Today Zogby has a poll out with Dean 25%, Gephardt 23%, Kerry 14%, Edwards 13%. And Zogby says Edwards was picking up steam through the three days of interviews.

Those numbers are somewhat countered by two other polls out in the last two days which have the Dean/Gephardt spread at 7% (LA Times) and 5% (Quad-City Times/KWQC). But clearly it’s pretty tight.

At various points over the three-plus years I’ve run this site I’ve commented on the quality of Zogby’s polls (here’s one of the first things I ever wrote about him, an article in Slate from almost four years ago). Zogby’s polls do often pick up on trends well in advance of their appearance in other polls. But almost as frequently he seems to pick up on trends that turn out not to exist. So to the extent that you can personify methodology I see him as ingenious but erratic.

That’s I suppose just a roundabout way of saying that I don’t know quite what to make of his very tight margin between the two top contenders.

More generally, however, the closeness of these margins and the broader dynamics of this race, I think, tell us that we don’t know what’s going to happen on Caucus eve.

The Caucus system works by a sort of snowbound version of the uncertainty principle. The particulars are so detailed that I’m sure to get some part of it wrong. But basically how the caucuses work is that everyone shows up and they divide into groups based on candidate preference. But if your candidate has less than 15% of the attendees then your guy (or gal) is out.

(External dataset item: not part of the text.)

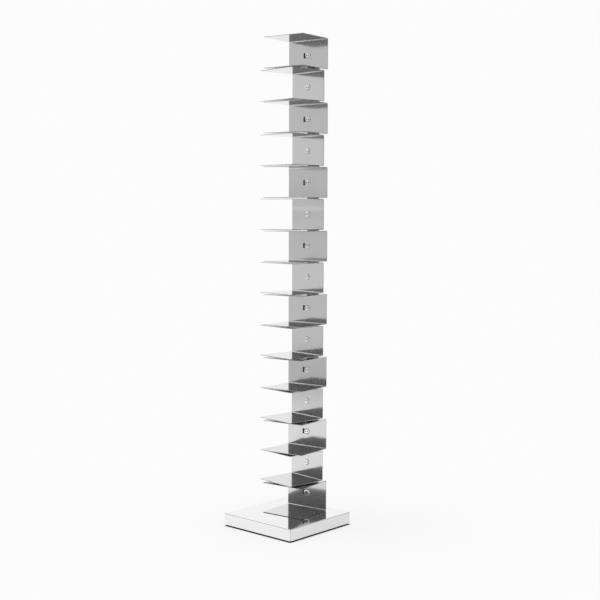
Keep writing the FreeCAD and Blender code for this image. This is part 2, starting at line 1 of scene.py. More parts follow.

(Presumably, at the beginning of the evening someone gets out an envelope, counts who’s there and does some quick math to determine how many people get you over 15%. I’d be ruled out for that job.)

Once your candidate is out you have to pick another.

Now, the numbers we’re seeing are statewide. And the demographic gap between, say, the Gephardt and Dean voters is great enough that in particular caucus locations the spread is apt to be very different. However, you don’t have to look too long at the numbers to see that there are some candidates with not insubstantial support that are going to get knocked out on the first round at many locations.

To put it succinctly, in many caucuses, the issue is going to be less whether Gephardt and Dean are separated by 2% or 6% as who the Kerry and Edwards supporters go to on the second round.

Before you flame me with your emails, I’m not trying to prejudge Kerry’s and Edwards’ chances. But you can see the level of uncertainty that plays into the calculus.

On the face of it, it would seem this volatility would work against Dean since the race has been polarized between Dean as the outsider vs. anti-Dean Washington candidates. If you’re for Kerry, who has made opposition to Dean an increasing focus of his campaign, do you switch to Dean or to Gephardt, if Kerry falls under 15% if your caucus? The latter seems more logical to me. But so many factors must play in to this that I’m not sure ‘logic’, especially from a thousand miles away, gets you very close to the truth.